Chief Justice Roberts responded that “people of faith can take no comfort in the treatment they receive from the majority today.”
Justice Samuel A. Alito Jr., in his dissent, saw a broader threat from the majority opinion. “It will be used to vilify Americans who are unwilling to assent to the new orthodoxy,” Justice Alito wrote. “In the course of its opinion, the majority compares traditional marriage laws to laws that denied equal treatment for African-Americans and women. The implications of this analogy will be exploited by those who are determined to stamp out every vestige of dissent.”

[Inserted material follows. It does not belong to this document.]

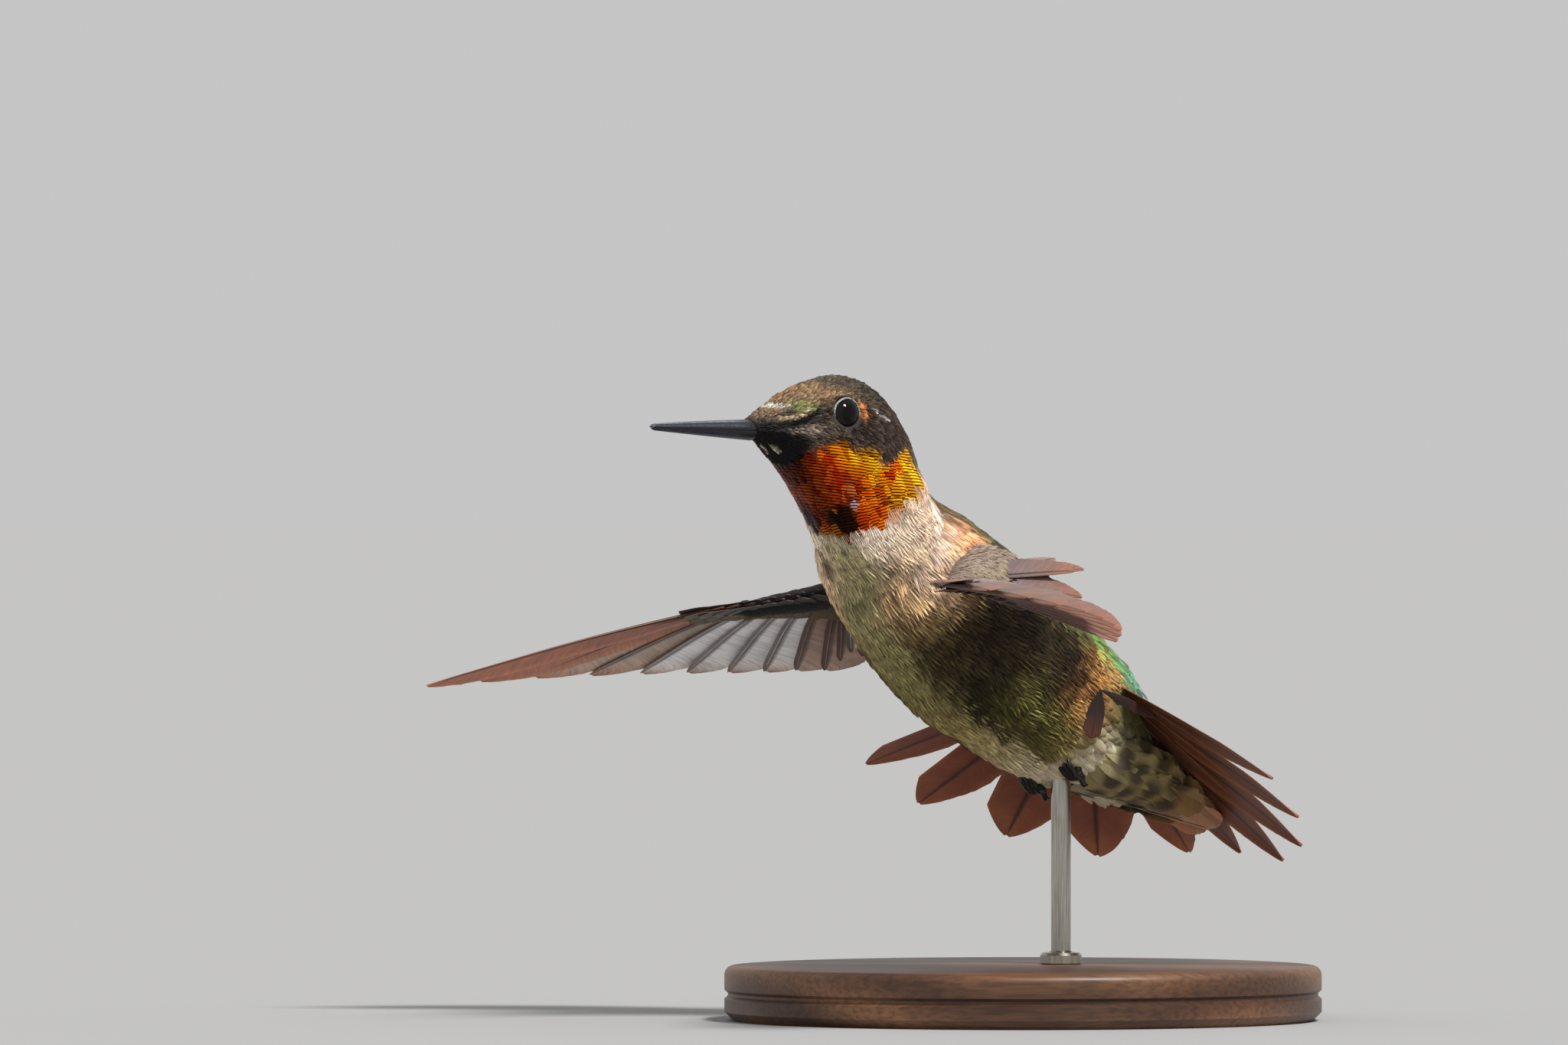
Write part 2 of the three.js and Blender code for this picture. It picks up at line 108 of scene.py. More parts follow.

Gay rights advocates had constructed a careful litigation and public relations strategy to build momentum and bring the issue to the Supreme Court when it appeared ready to rule in their favor. As in earlier civil rights cases, the court had responded cautiously and methodically, laying judicial groundwork for a transformative decision.
It waited for scores of lower courts to strike down bans on same-sex marriages before addressing the issue, and Justice Kennedy took the unusual step of listing those decisions in an appendix to his opinion.
Chief Justice Roberts said that only 11 states and the District of Columbia had embraced the right to same-sex marriage democratically, at voting booths and in legislatures. The rest of the 37 states that allow such unions did so because of court rulings. Gay rights advocates, the chief justice wrote, would have been better off with a victory achieved through the political process, particularly “when the winds of change were freshening at their backs.”
In his own dissent, Justice Scalia took a similar view, saying that the majority’s assertiveness represented a “threat to American democracy.”
But Justice Kennedy rejected that idea. “It is of no moment whether advocates of same-sex marriage now enjoy or lack momentum in the democratic process,” he wrote. “The issue before the court here is the legal question whether the Constitution protects the right of same-sex couples to marry.”
Later in the opinion, Justice Kennedy answered the question. “The Constitution,” he wrote, “grants them that right.”